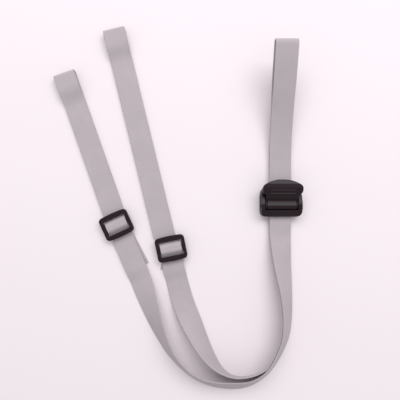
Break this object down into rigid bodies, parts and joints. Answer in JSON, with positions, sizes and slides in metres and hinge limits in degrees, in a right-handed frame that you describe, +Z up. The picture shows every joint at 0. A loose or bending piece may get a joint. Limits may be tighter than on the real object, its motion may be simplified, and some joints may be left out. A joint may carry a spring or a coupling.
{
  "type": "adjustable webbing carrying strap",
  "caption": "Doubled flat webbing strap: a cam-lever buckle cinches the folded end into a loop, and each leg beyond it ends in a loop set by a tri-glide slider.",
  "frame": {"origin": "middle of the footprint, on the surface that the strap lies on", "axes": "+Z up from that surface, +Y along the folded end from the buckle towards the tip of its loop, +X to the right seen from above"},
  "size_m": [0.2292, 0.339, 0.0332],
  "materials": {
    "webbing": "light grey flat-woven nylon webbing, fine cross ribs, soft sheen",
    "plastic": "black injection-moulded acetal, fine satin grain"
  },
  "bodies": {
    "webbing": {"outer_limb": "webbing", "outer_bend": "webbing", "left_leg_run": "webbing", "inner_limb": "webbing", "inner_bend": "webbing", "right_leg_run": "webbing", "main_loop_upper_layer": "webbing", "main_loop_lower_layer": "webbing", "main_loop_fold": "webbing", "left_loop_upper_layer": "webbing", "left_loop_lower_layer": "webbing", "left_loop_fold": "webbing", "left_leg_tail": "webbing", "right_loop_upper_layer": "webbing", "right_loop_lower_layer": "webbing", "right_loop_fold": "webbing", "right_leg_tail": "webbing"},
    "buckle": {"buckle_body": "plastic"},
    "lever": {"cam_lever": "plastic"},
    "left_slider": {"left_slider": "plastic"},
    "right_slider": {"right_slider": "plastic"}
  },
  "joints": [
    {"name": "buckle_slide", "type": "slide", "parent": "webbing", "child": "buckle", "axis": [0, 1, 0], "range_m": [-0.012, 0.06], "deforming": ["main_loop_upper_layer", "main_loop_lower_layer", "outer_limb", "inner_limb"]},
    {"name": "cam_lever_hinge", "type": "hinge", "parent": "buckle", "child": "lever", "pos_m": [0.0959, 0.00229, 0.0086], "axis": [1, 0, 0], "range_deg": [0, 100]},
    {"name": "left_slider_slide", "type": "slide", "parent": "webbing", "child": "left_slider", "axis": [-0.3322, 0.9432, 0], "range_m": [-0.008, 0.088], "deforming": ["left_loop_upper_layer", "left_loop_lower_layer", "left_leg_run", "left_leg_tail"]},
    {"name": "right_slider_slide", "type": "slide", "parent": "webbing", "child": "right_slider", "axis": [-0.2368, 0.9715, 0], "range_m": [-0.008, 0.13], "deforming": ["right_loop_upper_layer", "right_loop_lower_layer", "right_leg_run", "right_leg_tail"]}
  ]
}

__________________________________________________

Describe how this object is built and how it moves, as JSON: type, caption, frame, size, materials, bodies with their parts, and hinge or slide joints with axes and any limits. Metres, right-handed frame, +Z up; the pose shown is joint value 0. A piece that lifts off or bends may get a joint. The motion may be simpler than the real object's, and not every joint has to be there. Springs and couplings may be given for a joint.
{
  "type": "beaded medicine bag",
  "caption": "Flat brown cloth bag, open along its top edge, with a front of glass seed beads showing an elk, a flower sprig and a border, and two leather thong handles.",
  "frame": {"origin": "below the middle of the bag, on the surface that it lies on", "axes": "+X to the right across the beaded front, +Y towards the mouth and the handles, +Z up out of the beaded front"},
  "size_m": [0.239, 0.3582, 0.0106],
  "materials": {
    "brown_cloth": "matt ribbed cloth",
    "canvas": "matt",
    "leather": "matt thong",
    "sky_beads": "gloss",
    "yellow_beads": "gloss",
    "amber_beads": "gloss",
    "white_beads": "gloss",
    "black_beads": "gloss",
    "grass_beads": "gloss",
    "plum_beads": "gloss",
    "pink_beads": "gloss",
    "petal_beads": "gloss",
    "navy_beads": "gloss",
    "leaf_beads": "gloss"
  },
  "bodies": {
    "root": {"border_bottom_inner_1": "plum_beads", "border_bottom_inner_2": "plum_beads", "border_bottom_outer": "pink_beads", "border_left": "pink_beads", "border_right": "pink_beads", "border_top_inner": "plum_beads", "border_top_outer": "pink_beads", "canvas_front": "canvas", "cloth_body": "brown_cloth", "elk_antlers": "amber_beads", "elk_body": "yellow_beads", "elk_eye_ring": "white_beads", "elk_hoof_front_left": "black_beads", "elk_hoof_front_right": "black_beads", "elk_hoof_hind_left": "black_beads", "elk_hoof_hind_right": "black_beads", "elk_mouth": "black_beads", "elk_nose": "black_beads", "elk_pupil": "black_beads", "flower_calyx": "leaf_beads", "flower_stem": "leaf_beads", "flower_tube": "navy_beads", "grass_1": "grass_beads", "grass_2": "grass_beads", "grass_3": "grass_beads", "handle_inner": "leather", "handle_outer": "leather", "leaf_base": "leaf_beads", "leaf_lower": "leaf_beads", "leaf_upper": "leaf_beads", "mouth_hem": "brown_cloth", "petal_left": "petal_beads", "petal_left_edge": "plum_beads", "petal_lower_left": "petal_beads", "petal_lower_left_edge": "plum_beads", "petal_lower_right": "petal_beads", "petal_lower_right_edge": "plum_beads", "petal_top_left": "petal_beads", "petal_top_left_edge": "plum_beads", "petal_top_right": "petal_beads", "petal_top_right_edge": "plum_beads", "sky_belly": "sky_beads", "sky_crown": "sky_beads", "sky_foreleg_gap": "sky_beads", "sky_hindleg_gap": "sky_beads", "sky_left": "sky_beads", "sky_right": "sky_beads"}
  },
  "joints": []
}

__________________________________________________

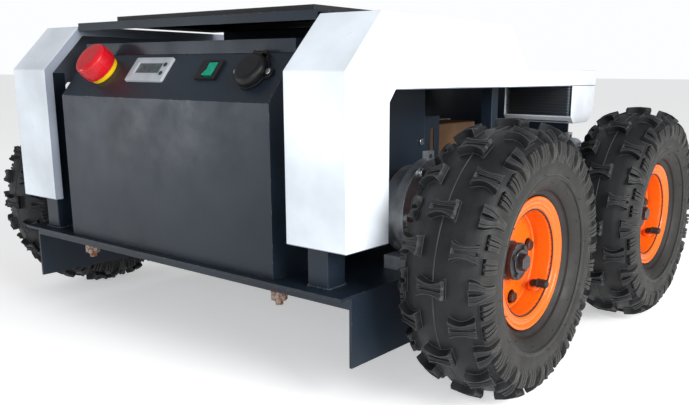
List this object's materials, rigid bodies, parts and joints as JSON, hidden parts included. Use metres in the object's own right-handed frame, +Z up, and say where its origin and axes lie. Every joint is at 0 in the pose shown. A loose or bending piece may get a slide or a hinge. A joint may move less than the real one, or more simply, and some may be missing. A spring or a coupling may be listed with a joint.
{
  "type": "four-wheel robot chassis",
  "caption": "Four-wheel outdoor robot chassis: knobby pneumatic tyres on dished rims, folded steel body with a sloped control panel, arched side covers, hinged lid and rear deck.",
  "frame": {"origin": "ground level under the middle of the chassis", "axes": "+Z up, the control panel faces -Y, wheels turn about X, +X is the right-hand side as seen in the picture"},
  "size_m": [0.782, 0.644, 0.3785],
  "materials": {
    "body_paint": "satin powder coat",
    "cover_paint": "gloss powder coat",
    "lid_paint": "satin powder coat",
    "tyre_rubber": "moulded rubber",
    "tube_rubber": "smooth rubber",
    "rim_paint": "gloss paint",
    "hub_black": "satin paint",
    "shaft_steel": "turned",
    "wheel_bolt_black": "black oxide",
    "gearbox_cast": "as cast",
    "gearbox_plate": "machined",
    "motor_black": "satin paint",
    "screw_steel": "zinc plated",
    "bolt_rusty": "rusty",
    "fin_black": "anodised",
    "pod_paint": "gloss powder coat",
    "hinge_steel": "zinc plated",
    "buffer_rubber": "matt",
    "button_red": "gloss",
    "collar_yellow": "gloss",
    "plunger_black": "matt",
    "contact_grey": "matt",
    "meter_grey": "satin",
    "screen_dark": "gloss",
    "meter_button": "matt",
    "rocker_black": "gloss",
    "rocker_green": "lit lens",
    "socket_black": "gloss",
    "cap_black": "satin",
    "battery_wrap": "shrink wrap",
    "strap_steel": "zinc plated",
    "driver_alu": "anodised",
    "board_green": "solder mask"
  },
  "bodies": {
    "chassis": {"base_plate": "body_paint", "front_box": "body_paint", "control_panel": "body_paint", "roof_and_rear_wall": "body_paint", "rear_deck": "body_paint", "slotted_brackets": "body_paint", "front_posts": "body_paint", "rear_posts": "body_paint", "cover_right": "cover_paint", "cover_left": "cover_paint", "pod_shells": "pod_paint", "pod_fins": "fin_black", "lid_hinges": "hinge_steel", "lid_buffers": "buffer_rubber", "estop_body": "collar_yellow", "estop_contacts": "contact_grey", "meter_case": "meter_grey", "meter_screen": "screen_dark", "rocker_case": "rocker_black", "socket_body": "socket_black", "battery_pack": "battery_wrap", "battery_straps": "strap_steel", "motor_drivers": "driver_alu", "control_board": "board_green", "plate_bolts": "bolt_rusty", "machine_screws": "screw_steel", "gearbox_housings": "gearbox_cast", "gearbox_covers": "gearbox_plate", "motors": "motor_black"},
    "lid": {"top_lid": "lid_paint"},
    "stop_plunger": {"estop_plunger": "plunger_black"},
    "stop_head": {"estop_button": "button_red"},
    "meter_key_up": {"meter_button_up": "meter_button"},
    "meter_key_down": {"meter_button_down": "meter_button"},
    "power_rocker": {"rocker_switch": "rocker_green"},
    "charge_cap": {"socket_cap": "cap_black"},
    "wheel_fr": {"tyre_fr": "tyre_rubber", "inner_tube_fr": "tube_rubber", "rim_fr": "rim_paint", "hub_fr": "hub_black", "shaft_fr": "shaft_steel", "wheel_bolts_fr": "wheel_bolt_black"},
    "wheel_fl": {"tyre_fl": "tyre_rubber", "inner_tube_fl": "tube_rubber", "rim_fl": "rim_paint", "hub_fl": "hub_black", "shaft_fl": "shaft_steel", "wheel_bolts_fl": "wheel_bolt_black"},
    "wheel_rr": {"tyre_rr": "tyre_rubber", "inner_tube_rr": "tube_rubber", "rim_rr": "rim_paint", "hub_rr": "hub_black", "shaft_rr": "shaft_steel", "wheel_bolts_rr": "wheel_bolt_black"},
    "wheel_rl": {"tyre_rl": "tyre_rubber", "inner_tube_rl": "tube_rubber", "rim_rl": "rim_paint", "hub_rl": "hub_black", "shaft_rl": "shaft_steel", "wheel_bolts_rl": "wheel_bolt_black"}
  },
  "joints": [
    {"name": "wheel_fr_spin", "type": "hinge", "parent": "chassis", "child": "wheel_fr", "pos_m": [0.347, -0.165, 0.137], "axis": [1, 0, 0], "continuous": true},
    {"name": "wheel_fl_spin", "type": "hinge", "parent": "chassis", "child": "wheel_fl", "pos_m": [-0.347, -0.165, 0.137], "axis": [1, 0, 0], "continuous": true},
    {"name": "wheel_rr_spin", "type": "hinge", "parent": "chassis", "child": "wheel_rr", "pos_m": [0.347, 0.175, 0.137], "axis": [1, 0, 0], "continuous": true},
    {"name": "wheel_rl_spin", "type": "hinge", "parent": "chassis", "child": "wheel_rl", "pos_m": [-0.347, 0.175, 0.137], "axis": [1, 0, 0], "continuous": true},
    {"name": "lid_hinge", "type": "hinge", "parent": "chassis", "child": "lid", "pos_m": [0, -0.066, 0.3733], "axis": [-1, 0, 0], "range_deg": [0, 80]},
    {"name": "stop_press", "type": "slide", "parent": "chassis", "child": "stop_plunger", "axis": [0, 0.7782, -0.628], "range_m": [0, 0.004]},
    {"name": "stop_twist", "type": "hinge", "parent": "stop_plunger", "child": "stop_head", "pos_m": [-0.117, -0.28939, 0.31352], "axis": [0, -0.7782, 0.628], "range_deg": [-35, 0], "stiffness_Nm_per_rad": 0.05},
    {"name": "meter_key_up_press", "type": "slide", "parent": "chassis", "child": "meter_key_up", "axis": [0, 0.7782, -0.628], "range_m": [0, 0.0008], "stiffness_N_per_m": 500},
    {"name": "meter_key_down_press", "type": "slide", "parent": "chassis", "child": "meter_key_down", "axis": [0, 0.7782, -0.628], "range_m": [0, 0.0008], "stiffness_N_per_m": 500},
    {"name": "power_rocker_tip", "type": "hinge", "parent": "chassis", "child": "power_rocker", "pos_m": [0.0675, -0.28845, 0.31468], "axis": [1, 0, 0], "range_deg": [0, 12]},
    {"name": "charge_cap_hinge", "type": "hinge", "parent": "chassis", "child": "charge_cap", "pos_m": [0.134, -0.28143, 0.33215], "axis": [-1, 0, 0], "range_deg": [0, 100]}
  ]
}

__________________________________________________

Required work - Identify and copy all lines with the word "bending".

Reply to the exercise -
Break this object down into rigid bodies, parts and joints. Answer in JSON, with positions, sizes and slides in metres and hinge limits in degrees, in a right-handed frame that you describe, +Z up. The picture shows every joint at 0. A loose or bending piece may get a joint. Limits may be tighter than on the real object, its motion may be simplified, and some joints may be left out. A joint may carry a spring or a coupling.
List this object's materials, rigid bodies, parts and joints as JSON, hidden parts included. Use metres in the object's own right-handed frame, +Z up, and say where its origin and axes lie. Every joint is at 0 in the pose shown. A loose or bending piece may get a slide or a hinge. A joint may move less than the real one, or more simply, and some may be missing. A spring or a coupling may be listed with a joint.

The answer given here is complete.